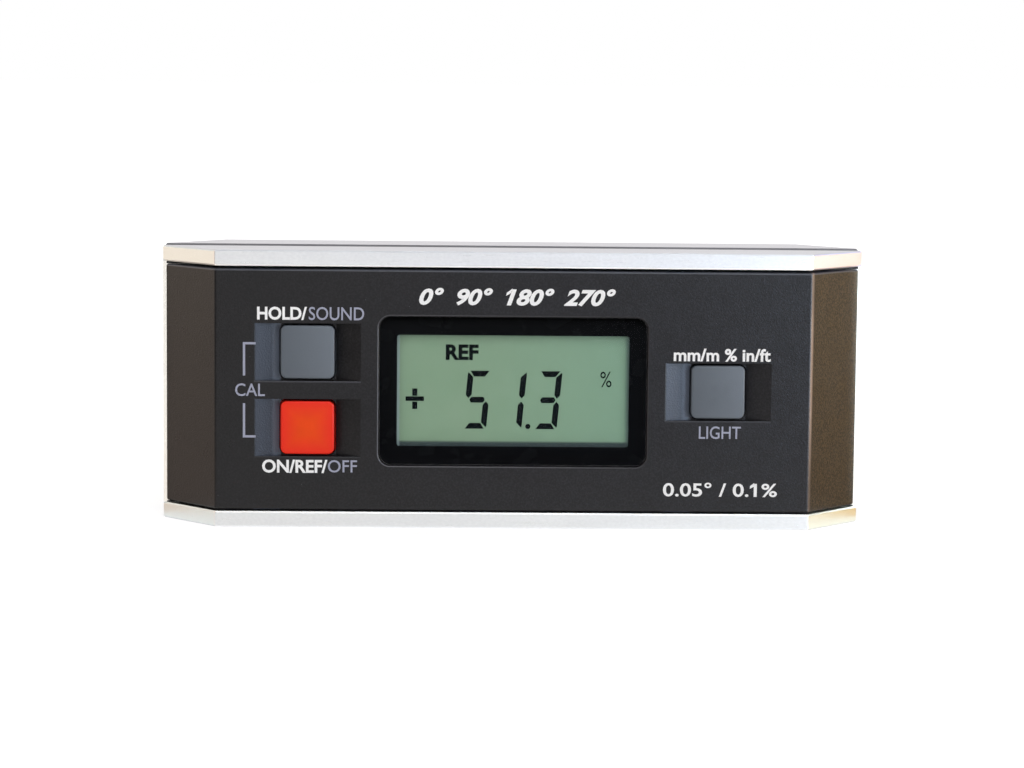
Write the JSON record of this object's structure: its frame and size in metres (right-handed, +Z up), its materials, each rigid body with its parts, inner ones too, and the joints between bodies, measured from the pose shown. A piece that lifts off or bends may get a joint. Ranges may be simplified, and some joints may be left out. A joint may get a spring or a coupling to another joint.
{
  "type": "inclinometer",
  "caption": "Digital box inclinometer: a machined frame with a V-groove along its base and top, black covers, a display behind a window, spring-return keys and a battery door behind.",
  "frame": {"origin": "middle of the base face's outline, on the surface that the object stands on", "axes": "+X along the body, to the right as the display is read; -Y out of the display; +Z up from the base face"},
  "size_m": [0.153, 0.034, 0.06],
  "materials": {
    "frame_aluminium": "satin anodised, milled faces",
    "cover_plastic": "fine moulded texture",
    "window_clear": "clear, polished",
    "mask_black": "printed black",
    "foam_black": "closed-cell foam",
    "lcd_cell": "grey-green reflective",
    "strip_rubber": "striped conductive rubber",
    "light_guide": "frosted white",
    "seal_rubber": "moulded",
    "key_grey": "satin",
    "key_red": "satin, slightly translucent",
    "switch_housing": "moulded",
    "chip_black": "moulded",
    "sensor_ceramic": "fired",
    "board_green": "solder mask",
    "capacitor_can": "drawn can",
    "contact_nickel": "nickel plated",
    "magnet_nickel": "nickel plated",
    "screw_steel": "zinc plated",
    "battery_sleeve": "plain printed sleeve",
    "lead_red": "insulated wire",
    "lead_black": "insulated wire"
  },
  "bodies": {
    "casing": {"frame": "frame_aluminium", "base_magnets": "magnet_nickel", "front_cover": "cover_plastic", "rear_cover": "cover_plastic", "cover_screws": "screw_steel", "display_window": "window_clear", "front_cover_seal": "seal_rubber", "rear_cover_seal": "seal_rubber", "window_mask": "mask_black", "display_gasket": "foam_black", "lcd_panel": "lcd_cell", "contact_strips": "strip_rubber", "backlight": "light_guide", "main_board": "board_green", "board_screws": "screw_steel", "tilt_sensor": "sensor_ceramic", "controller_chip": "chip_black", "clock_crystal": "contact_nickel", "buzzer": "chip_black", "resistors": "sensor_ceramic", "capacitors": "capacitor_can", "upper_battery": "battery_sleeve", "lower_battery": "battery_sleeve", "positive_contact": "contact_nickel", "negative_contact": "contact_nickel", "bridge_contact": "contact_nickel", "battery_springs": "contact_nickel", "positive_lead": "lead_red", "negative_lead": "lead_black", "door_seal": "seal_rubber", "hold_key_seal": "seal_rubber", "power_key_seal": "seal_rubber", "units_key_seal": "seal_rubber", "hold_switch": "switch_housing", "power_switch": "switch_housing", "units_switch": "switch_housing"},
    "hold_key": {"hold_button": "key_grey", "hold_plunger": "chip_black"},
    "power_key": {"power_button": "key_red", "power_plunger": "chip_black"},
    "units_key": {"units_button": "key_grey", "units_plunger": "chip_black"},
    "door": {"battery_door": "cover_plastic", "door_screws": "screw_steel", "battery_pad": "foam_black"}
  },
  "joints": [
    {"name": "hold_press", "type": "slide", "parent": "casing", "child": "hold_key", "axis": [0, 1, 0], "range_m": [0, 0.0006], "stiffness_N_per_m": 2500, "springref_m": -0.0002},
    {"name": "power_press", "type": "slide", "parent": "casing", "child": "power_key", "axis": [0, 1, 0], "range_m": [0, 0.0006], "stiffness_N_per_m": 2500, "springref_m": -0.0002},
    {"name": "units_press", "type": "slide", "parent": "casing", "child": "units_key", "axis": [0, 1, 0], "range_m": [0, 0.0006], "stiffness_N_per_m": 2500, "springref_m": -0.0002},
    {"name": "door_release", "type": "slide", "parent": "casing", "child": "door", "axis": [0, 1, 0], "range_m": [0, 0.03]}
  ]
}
++++++++
● **Goal**
Return the lines above exactly, keeping every word.

● **Exercise output**
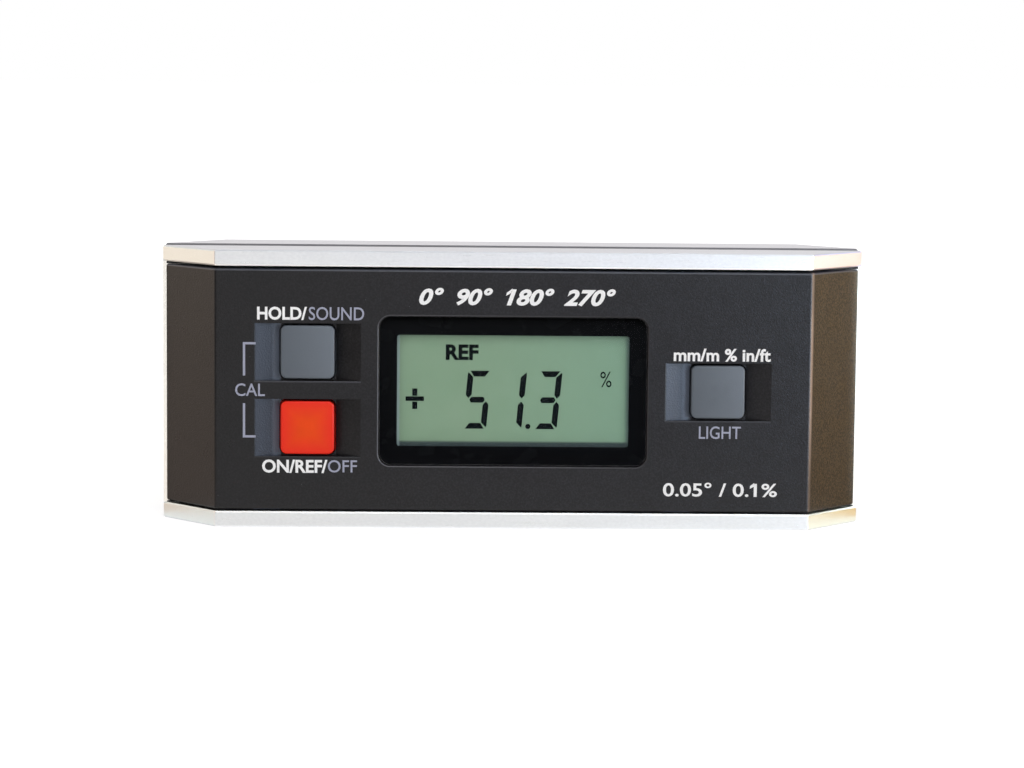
Write the JSON record of this object's structure: its frame and size in metres (right-handed, +Z up), its materials, each rigid body with its parts, inner ones too, and the joints between bodies, measured from the pose shown. A piece that lifts off or bends may get a joint. Ranges may be simplified, and some joints may be left out. A joint may get a spring or a coupling to another joint.
{
  "type": "inclinometer",
  "caption": "Digital box inclinometer: a machined frame with a V-groove along its base and top, black covers, a display behind a window, spring-return keys and a battery door behind.",
  "frame": {"origin": "middle of the base face's outline, on the surface that the object stands on", "axes": "+X along the body, to the right as the display is read; -Y out of the display; +Z up from the base face"},
  "size_m": [0.153, 0.034, 0.06],
  "materials": {
    "frame_aluminium": "satin anodised, milled faces",
    "cover_plastic": "fine moulded texture",
    "window_clear": "clear, polished",
    "mask_black": "printed black",
    "foam_black": "closed-cell foam",
    "lcd_cell": "grey-green reflective",
    "strip_rubber": "striped conductive rubber",
    "light_guide": "frosted white",
    "seal_rubber": "moulded",
    "key_grey": "satin",
    "key_red": "satin, slightly translucent",
    "switch_housing": "moulded",
    "chip_black": "moulded",
    "sensor_ceramic": "fired",
    "board_green": "solder mask",
    "capacitor_can": "drawn can",
    "contact_nickel": "nickel plated",
    "magnet_nickel": "nickel plated",
    "screw_steel": "zinc plated",
    "battery_sleeve": "plain printed sleeve",
    "lead_red": "insulated wire",
    "lead_black": "insulated wire"
  },
  "bodies": {
    "casing": {"frame": "frame_aluminium", "base_magnets": "magnet_nickel", "front_cover": "cover_plastic", "rear_cover": "cover_plastic", "cover_screws": "screw_steel", "display_window": "window_clear", "front_cover_seal": "seal_rubber", "rear_cover_seal": "seal_rubber", "window_mask": "mask_black", "display_gasket": "foam_black", "lcd_panel": "lcd_cell", "contact_strips": "strip_rubber", "backlight": "light_guide", "main_board": "board_green", "board_screws": "screw_steel", "tilt_sensor": "sensor_ceramic", "controller_chip": "chip_black", "clock_crystal": "contact_nickel", "buzzer": "chip_black", "resistors": "sensor_ceramic", "capacitors": "capacitor_can", "upper_battery": "battery_sleeve", "lower_battery": "battery_sleeve", "positive_contact": "contact_nickel", "negative_contact": "contact_nickel", "bridge_contact": "contact_nickel", "battery_springs": "contact_nickel", "positive_lead": "lead_red", "negative_lead": "lead_black", "door_seal": "seal_rubber", "hold_key_seal": "seal_rubber", "power_key_seal": "seal_rubber", "units_key_seal": "seal_rubber", "hold_switch": "switch_housing", "power_switch": "switch_housing", "units_switch": "switch_housing"},
    "hold_key": {"hold_button": "key_grey", "hold_plunger": "chip_black"},
    "power_key": {"power_button": "key_red", "power_plunger": "chip_black"},
    "units_key": {"units_button": "key_grey", "units_plunger": "chip_black"},
    "door": {"battery_door": "cover_plastic", "door_screws": "screw_steel", "battery_pad": "foam_black"}
  },
  "joints": [
    {"name": "hold_press", "type": "slide", "parent": "casing", "child": "hold_key", "axis": [0, 1, 0], "range_m": [0, 0.0006], "stiffness_N_per_m": 2500, "springref_m": -0.0002},
    {"name": "power_press", "type": "slide", "parent": "casing", "child": "power_key", "axis": [0, 1, 0], "range_m": [0, 0.0006], "stiffness_N_per_m": 2500, "springref_m": -0.0002},
    {"name": "units_press", "type": "slide", "parent": "casing", "child": "units_key", "axis": [0, 1, 0], "range_m": [0, 0.0006], "stiffness_N_per_m": 2500, "springref_m": -0.0002},
    {"name": "door_release", "type": "slide", "parent": "casing", "child": "door", "axis": [0, 1, 0], "range_m": [0, 0.03]}
  ]
}